9年前の自分の写真を見る。
傲慢な顔をしている。
9年前だ。
私は英国の大学にイラストを学びに行った。
しかし2年生からの編入だったので
最初の3ヶ月間は選択授業をとらねばならず、
学期が始まってもまだ募集をかけていた唯一の授業だった
陶芸をとるしかなかった。
目の前の席には、日本人らしい女性の生徒が座っていた。
「こんにちは」
と話しかけてみるが、返事がない。
日本人ではないのかも、と思い
「Hello」
と、話しかけ直してみる。
それも、返事がない。
「ニイハオ」
とも、言ってみた。
どれも返事がなかったので、耳が聞こえない人なんだなと思いなおした頃に、
「…はあ。」とも、「…はい。」ともつかないような、
吐息のようなささやき声が、聞こえてきた。
目の前の女性を見ると、こちらをぼんやりと、でもじっと、見ている。
「…日本の方ですか?」
と聞いてみたら、
こっくり、と彼女はうなずいた。
これは、えらい所に来てしまった、と私は確信した。
陶芸の先生は、ビヨークに似ていた。
そして、先生が何を言っているか、まったくわからなかった。
この場合は単に私が英語が、わからなかった。
先生は「トランスペアレント」を連発する。
トランスする両親…どういう意味だろう
それほどに危険ということかと私は想像する。
(トランスペアレントというのは「透明」ということだと、
後々になってわかることになる)
先生は土を器用にこねて、
ペラペラと喋りながら、巨大などんぐりのような形をつくった。
「あたしの初恋はハニワだったの…」
と、語っているように聞こえる。
そうして巨大などんぐりを、トロリとした白い釉薬にどぼりと、
下半分だけつけた。
すかさず釉薬からどんぐりを引き出し、天地をひっくりかえす。
どんぐりについた釉薬が、どろりと滴り落ちて、土の表面に白い痕跡をのこす。
「ラッヴリ!」
先生が、鋭い声で、いななく。
鶴のように、首がのびている。
目が、光っている。
これは…素晴らしいところへ来てしまったと、
私は深く、確信した。
そのときにつくった作品。
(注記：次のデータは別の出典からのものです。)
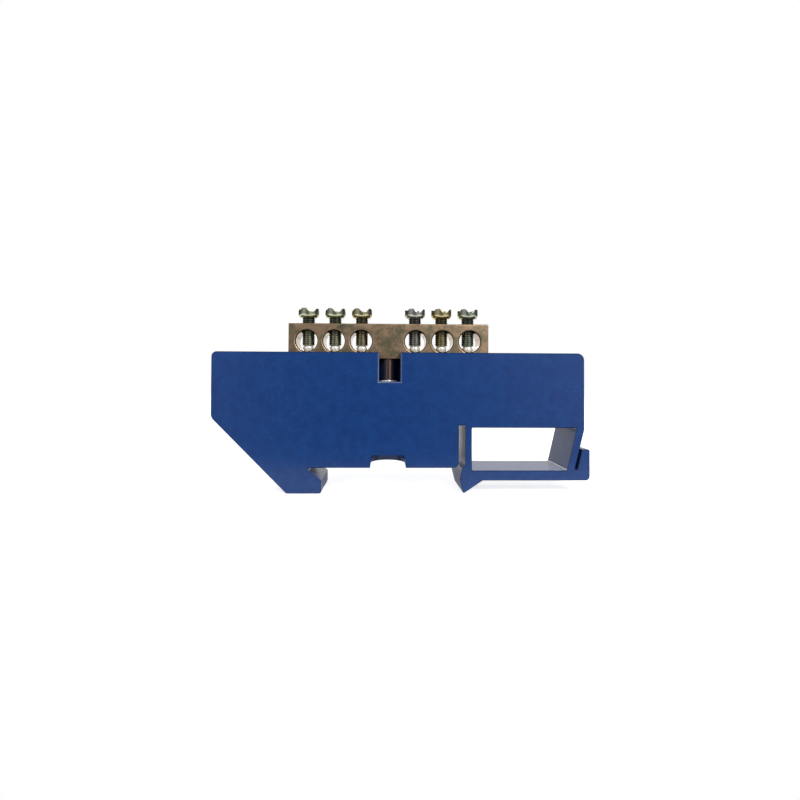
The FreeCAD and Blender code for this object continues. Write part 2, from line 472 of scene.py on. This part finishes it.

↑
最終的にどこに飾るか自分自身と協議した結果、
学食の責任者のおにいちゃんに、ダメもとで
「菓子棚に置かせてほしい」と、お願いしにいったら
「ここはアートの学校なのに、
学食にはアートがない、残念だ!と思ってたとこなんだ!喜んで!」
と、快諾してくれた。
そのあと、そのおにいちゃんとは
会うたび、ニコニコ挨拶しあう仲に、なった。
英国って素晴らしいなとこころから、思うのは
そういうところ。
そのあとヴィクター&ウォルフのセーターを着た英国男子が
「1万円で1つ売ってくれ」と言ってきたけど、断った。
今となってはなんで、売らなかったのか、
自分自身が不思議でしょうがない。